Samorządowcy z długim stażem
Niektórzy dzisiejsi samorządowcy pełnią swoje funkcje od momentu transformacji ustrojowej A Wszyscy zgodnie podkreślają, że na początku było łatwiej i bardziej samorządnie.
Włodzimierz Ciok z gminą Nowy Kawęczyn jest związany od 1989 r. Najpierw był radnym gminy i członkiem jej zarządu, a od 1994 r. nieprzerwanie pełni funkcję wójta. Przez jedną kadencję 1998-2002) dzierżył jednocześnie mandat radnego powiatu skierniewickiego i był przewodniczącym rady.
- Na początku samorząd był rzeczywiście samorządem i to on decydował, jak i co robić - wspomina. - Teraz jest tak, że rada często niewiele ma do powiedzenia.
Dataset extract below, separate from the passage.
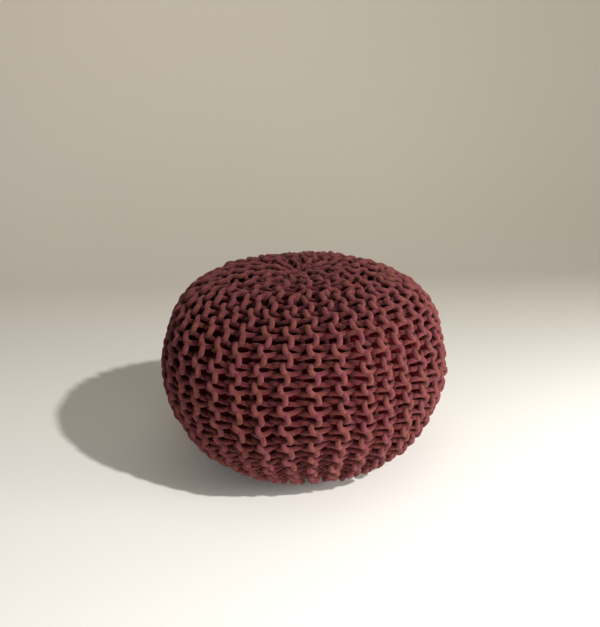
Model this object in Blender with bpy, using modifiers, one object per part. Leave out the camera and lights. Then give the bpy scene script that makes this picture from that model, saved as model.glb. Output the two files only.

Musi działać w zgodzie z narzuconym prawem, a nie zawsze w interesie mieszkańców.
Gdyby dziś musiał na nowo decydować o swojej drodze życiowej, poszedłby w tym samym kierunku. Zupełnie inaczej niż Jerzy Stankiewicz, wójt gminy Maków, choć jako samorządowiec czuje się spełniony.
- Raczej wybrałbym biznes - zwierza się. - Jednak gdyby ktoś mnie spytał, czy zaczynając wszystko od początku jako wójt podejmowałbym takie same decyzje, odpowiedziałbym, że tak, ale byłbym bardziej stanowczy.
Jerzy Stankiewicz od momentu utworzenia samorządów funkcję wójta gminy Maków sprawował przez dwie kadencje, później był starostą skierniewickim przez półtorej kadencji, utrzymując jednak mandat radnego powiatowego przez 2 kadencje. W 2006 r. wrócił na stanowisko wójta Makowa i utrzymuje się na nim przez trzecią z kolei kadencję.
- Na początku było więcej entuzjazmu i radości, wszyscy chcieli pracować na rzecz małej ojczyzny - wspomina. - Było też więcej pieniędzy i mniej wydatków, zatem więcej środków można było poświęcić na inwestycje. W tej chwili praca wójta stała się uciążliwa i niewdzięczna.
Nieprzerwanie od pięciu kadencji na czele powiatu rawskiego stoi Józef Matysiak jako starosta oraz jego zastępca Marian Krzyczkowski.
Józef Matysiak zanim objął stanowisko starosty, był przewodniczącym sejmiku w Skierniewicach. Samorząd postrzega jako bardzo uwrażliwione przedsiębiorstwo, od którego oczekuje się fachowości w zarządzaniu.
Momentem przełomowym było wstąpienie Polski do UE. Pojawiła się możliwość pozyskiwania środków zewnętrznych. - Zawsze trzeba szukać finansowania i być otwartym. Każda kadencja jest inna, bo są inne problemy - mówi starosta Matysiak. - Potrzebna jest debata o dochodach dla jednostek. Przybywa nam zadań, ale pieniędzy nie.
Józef Matysiak dodaje, że razem ze swoim zastępcą stanowią tandem i uzupełniają się w różnych obszarach pracy. Długi staż w samorządzie mają także wójtowie Krzysztof Starczewski i Tomasz Wojdalski.
Najdłużej urzędującym wójtem w powiecie łowickim jest Andrzej Werle. Włodarz gminy Nieborów rządzi nią bez przerwy od 20 czerwca 1990 roku. Wcześniej przez 17 lat kierował referatem rolnictwa, gospodarki żywnościowej i leśnictwa Urzędu Gminy w Łowiczu.
- Początki były bardzo trudne, bo uczyliśmy się wtedy samorządności i wiele działań odbywało się na granicy prawa - mówi wójt gminy Nieborów. - Potem samorządowy gorset zaczął się zaciskać przez nowe przepisy. Pojawiało się coraz więcej obowiązków, ale bez pokrycia finansowego.
Lata 90. XX wieku i pierwsza dekada XXI wieku były łatwiejsze w rządzeniu od ostatniej pięciolatki. Pojawiły się środki unijne.
Aby je pozyskać, a potem prawidłowo wydać i rozliczyć trzeba być omnibusem z zakresu prawa.